Wherever a line holds the string "bodies", copy that line.

BEGIN

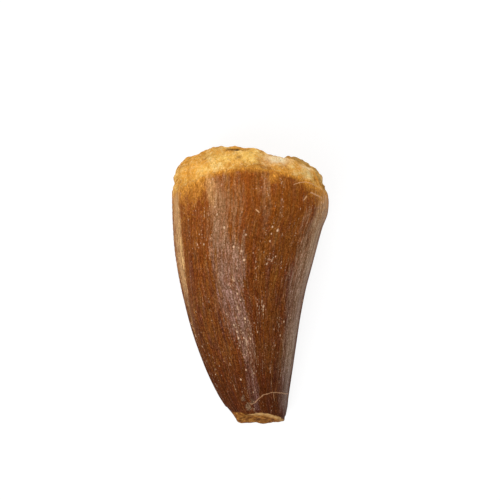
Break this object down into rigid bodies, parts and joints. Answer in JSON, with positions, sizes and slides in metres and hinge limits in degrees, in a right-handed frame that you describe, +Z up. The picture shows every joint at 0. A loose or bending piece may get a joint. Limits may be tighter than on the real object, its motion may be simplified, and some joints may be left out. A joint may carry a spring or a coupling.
{
  "type": "fossil mosasaur tooth",
  "caption": "Broken fossil marine reptile tooth crown, brown ridged enamel over a crumbly ochre bone base, with a snapped-off tip, lying on its side.",
  "frame": {"origin": "on the resting plane, under the middle of the tooth's length and width", "axes": "+Y along the tooth from its broken tip to its broken base; +Z up, through the tooth's thickness as it lies; +X across it, towards the hollow edge, with the bulging edge on -X"},
  "size_m": [0.0238, 0.0422, 0.019],
  "materials": {
    "fossil_tooth": "satin"
  },
  "bodies": {
    "root": {"tooth": "fossil_tooth"}
  },
  "joints": []
}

END

◆ Answer for this exercise
Break this object down into rigid bodies, parts and joints. Answer in JSON, with positions, sizes and slides in metres and hinge limits in degrees, in a right-handed frame that you describe, +Z up. The picture shows every joint at 0. A loose or bending piece may get a joint. Limits may be tighter than on the real object, its motion may be simplified, and some joints may be left out. A joint may carry a spring or a coupling.
  "bodies": {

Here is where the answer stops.